<<<<
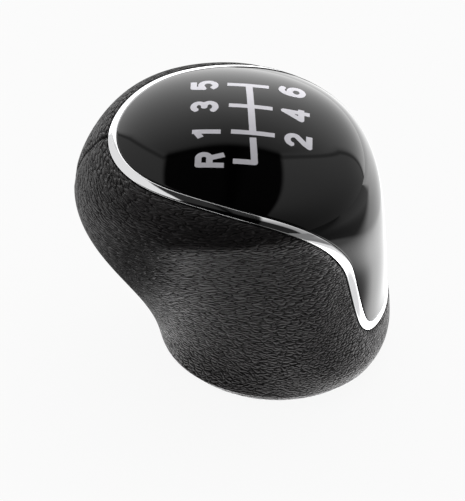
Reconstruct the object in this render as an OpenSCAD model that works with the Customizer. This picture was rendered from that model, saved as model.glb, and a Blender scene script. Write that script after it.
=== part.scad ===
// Gear shift knob: a leather-wrapped moulded core, a gloss cap whose tongue runs down the back,
// and one bright trim ring that loops along the edge between them.
// +Z runs up the lever axis, +Y points forward in the car, +X to the car's right.
// The origin lies on the lever axis at the mouth of the threaded insert.

/* [Body sections, from the foot to the top] */
// Radius of the round foot
foot_radius = 24.2; // [22.8:0.2:25.4]
// Radius of the leather's fold round the foot
foot_round = 2; // [1.7:0.1:2.4]
// Section at the ankle: rise above the leather's underside
ankle_rise = 6.3; // [5.4:0.1:7.4]
// Section at the ankle: reach to the front
ankle_front = 26; // [24.3:0.1:27.3]
// Section at the ankle: reach to the rear
ankle_rear = 25.3; // [24.2:0.1:26.2]
// Section at the ankle: half width
ankle_side = 23.2; // [22.4:0.1:24.2]
// Section at the ankle: how far the widest place lies forward, as a share of the half width
ankle_egg = -0.14; // [-0.2:0.01:0.1]
// Section at the waist: rise above the ankle
waist_rise = 6.5; // [5.6:0.1:7.4]
// Section at the waist: reach to the front
waist_front = 30; // [28.3:0.1:31.3]
// Section at the waist: reach to the rear
waist_rear = 24; // [23.1:0.1:24.9]
// Section at the waist: half width
waist_side = 22.3; // [21.5:0.1:23.5]
// Section at the waist: how far the widest place lies forward
waist_egg = -0.18; // [-0.24:0.01:0.1]
// Section at the flare: rise above the waist
flare_rise = 7.7; // [6.6:0.1:8.8]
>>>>
What to produce. Each line above must be reproduced exactly as it stands.

Exercise output.
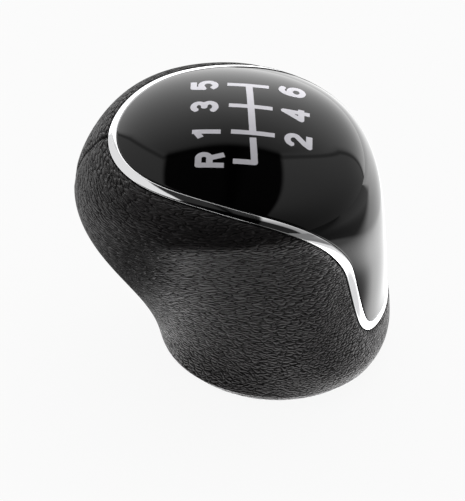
Reconstruct the object in this render as an OpenSCAD model that works with the Customizer. This picture was rendered from that model, saved as model.glb, and a Blender scene script. Write that script after it.
=== part.scad ===
// Gear shift knob: a leather-wrapped moulded core, a gloss cap whose tongue runs down the back,
// and one bright trim ring that loops along the edge between them.
// +Z runs up the lever axis, +Y points forward in the car, +X to the car's right.
// The origin lies on the lever axis at the mouth of the threaded insert.

/* [Body sections, from the foot to the top] */
// Radius of the round foot
foot_radius = 24.2; // [22.8:0.2:25.4]
// Radius of the leather's fold round the foot
foot_round = 2; // [1.7:0.1:2.4]
// Section at the ankle: rise above the leather's underside
ankle_rise = 6.3; // [5.4:0.1:7.4]
// Section at the ankle: reach to the front
ankle_front = 26; // [24.3:0.1:27.3]
// Section at the ankle: reach to the rear
ankle_rear = 25.3; // [24.2:0.1:26.2]
// Section at the ankle: half width
ankle_side = 23.2; // [22.4:0.1:24.2]
// Section at the ankle: how far the widest place lies forward, as a share of the half width
ankle_egg = -0.14; // [-0.2:0.01:0.1]
// Section at the waist: rise above the ankle
waist_rise = 6.5; // [5.6:0.1:7.4]
// Section at the waist: reach to the front
waist_front = 30; // [28.3:0.1:31.3]
// Section at the waist: reach to the rear
waist_rear = 24; // [23.1:0.1:24.9]
// Section at the waist: half width
waist_side = 22.3; // [21.5:0.1:23.5]
// Section at the waist: how far the widest place lies forward
waist_egg = -0.18; // [-0.24:0.01:0.1]
// Section at the flare: rise above the waist
flare_rise = 7.7; // [6.6:0.1:8.8]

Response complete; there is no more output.